Teringat juga pesan salah satu rekan guru di sini, “Memukul itu boleh Bu, asal tidak patah, memar dan berbekas.”

Lalu di suatu hari, seorang pemangku kepentingan yang saya segani sosoknya juga ikut menasihati saya secara tidak langsung, “Anak-anak di desa itu tidak sama dengan di kota Bu. Sekarang kalau dilihat pendidikan di sini mengalami kemunduran, anak-anak jadi kurang ajar sama gurunya. Ya tidak lain karena ada aturan tidak boleh memukul anak-anak Bu. Kalau dulu, puuuh melirik gurunya saja tidak berani.”

Pulangnya saya banyak merenungi apa yang baru saja terjadi. Apakah hanya dengan cara itu mereka mau menurut? Apakah benar bahwa pukulan demi pukulan yang mereka terima selama ini tidak mematahkan, membuat memar dan membuat bekas? Saya kurang yakin. Mungkin secara kasat mata iya, namun apakah saat mereka dipukul tidak ada rasa sakit yang memberkas di hatinya? Bukankah memukul juga berarti mematahkan kelembutan yang ada pada diri anak-anak? Atau jangan-jangan pukulan yang mereka terima dan karakter mereka saat ini adalah hubungan sebab akibat? Mereka menjadi suka memukul temannya jika ingin sekedar mengingatkan atau menyampaikan sesuatu karena dipukul dan memukul bagi mereka sudah menjadi sahabat dekat.

Apakah berarti orang yang mendidik dengan lembut tanpa harus berteriak dan memukul disebut guru yang tidak baik? Kalau begitu bagaimana dengan saya? Yang memang sudah berjanji, setidaknya dengan diri saya sendiri bahwa saya tidak akan pernah memukul dan melukai murid-murid saya. Lalu saya harus bagaimana? Sebagai Ibu guru yang selalu butuh tersenyum untuk setidaknya membuat suasana diri sendiri lebih baik. Maka menyuruh saya untuk berteriak dan tidak tersenyum di depan murid-murid saya sama saja dengan membunuh saya pelan-pelan.

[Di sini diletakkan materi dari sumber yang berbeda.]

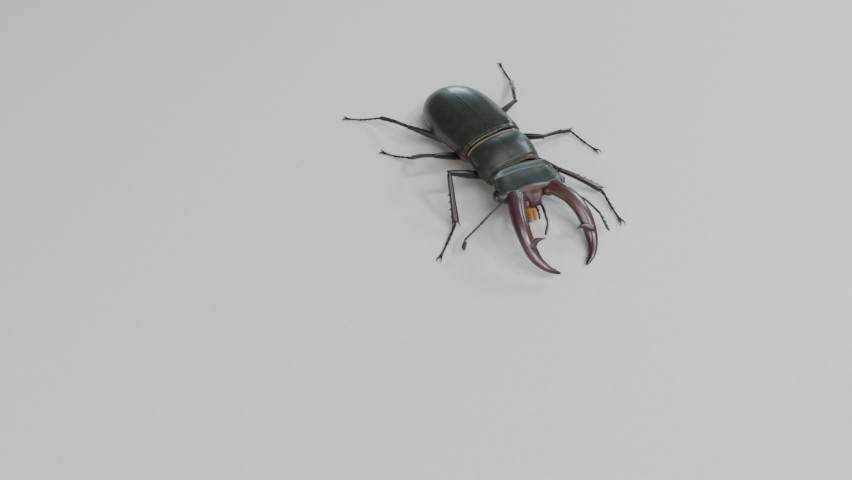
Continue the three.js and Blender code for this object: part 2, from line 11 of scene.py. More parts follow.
import bmesh
import bpy
import numpy as np
from mathutils import Matrix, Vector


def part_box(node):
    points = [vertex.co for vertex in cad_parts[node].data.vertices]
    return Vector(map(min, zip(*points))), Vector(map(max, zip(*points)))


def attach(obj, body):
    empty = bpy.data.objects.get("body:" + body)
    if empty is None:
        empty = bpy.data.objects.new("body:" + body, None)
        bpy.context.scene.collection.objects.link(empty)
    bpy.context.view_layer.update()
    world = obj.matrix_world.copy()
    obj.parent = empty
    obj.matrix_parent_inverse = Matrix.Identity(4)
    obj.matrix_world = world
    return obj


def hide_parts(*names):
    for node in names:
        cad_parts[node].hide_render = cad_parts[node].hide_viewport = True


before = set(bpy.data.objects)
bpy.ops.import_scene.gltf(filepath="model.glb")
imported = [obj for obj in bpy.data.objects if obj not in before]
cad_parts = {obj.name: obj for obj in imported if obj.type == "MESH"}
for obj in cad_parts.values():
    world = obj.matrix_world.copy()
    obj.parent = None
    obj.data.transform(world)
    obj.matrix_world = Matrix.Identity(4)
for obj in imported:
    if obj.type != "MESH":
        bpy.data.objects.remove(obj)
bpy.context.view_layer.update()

# ---- Driving dimensions, the same as the solids' ----
MM = 0.001
UP = np.array([0.0, 0.0, 1.0])
SIDES = {"left": 1, "right": -1}
ELYTRA = Sizes(length=30.6, half_width=9.75, base=0.5, thickness=0.4)
ABDOMEN = Sizes(start=9.2, end=29.9, bottom=2.3)
PROTHORAX = Sizes(rear=-0.4, front=-9.8)
HEAD = Sizes(rear=-9.3, front=-18.1, offset=0.45)
NECK_PIVOT = (0, -10, 7.2)
WAIST_PIVOT = (0, -0.5, 6.7)
EYE = Sizes(x=8.9, y=-16.3, z=7.4, radius=1.5, stretch=(0.85, 1.05))
STANCE = Sizes(pitch=-4, lift=0.3)

# Root, knee, ankle and toe of each leg.
LEGS = {
    "fore_right": [(-6.3, -4.6, 4.8), (-15, -2, 9), (-19.2, -11.6, 1.7), (-27.1, -17.7, 0.42)],
    "mid_right": [(-6.6, 5.0, 4.0), (-15.1, 5.5, 8.9), (-17.9, 14.1, 2.6), (-22.8, 22.4, 0.42)],
    "hind_right": [(-6.8, 12.8, 3.4), (-13.8, 22.4, 5.4), (-17.7, 33.7, 2.6), (-25.6, 41.8, 0.42)],
    "fore_left": [(6.3, -4.6, 4.8), (10.2, -13.3, 5.4), (17.4, -22.6, 1.6), (15.6, -32.3, 0.42)],
    "mid_left": [(6.6, 5.0, 4.0), (14.4, -1.3, 5.0), (24.2, -0.6, 1.5), (26.0, -9.8, 0.42)],
    "hind_left": [(6.8, 12.8, 3.4), (17.4, 16.2, 3.9), (22.8, 26.2, 1.6), (25.6, 36.3, 0.42)],
}
# Radii of each leg's parts, and the places of the teeth along its shin.
LEG_SIZES = {
    "fore": Sizes(femur=1.12, tibia=0.62, ankle=0.95, tarsus=0.46, teeth=(0.42, 0.56, 0.7, 0.84)),
    "mid": Sizes(femur=1.02, tibia=0.46, ankle=0.66, tarsus=0.42, teeth=(0.55,)),
    "hind": Sizes(femur=1.02, tibia=0.46, ankle=0.64, tarsus=0.42, teeth=(0.55,)),
}
COXA = Sizes(
    inner_x=2.2, inner_drop=1.2, overlap=0.55, outer_drop=0.4, radius=1.72, taper=0.55,
)
SHIN_BOW = 0.35
SHIN_TOOTH = Sizes(reach=0.4, lean=0.75, radius=0.42)
SPUR = Sizes(root_at=0.95, length=1.3, reach=0.2, lowest=0.3, radius=0.26)
# Places along the foot, and the share of its drop that is left where it comes near the floor.
TARSUS_JOINTS = [0, 0.17, 0.31, 0.44, 0.56, 1]
TARSUS_LANDING = Sizes(at=0.55, height=0.22)
# A claw's two reaches are straight ahead of the toe and along the claw's own spread.
CLAW = Sizes(
    spread=48, overlap=0.3, middle=(0.4, 0.62), rise=0.22, tip=(1.1, 0.78), tip_height=0.05,
    root_radius=0.25, tip_radius=0.02,
)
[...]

Maka saya memilih untuk lebih menyayangi mereka. Membuat mereka menyayangi saya tanpa harus takut saya teriaki atau saya pukul. Memberikan mereka teladan yang baik dari apa adanya saya. Mengenalkan mereka soal konsekuensi-konsekuensi yang harus ditanggung alih-alih membiasakan mereka dengan berbagai bentuk hukuman. Pelan-pelan dan tetap sabar. Seperti seseorang yang jatuh cinta, terus mencari cara terbaik untuk berbahagia bersama.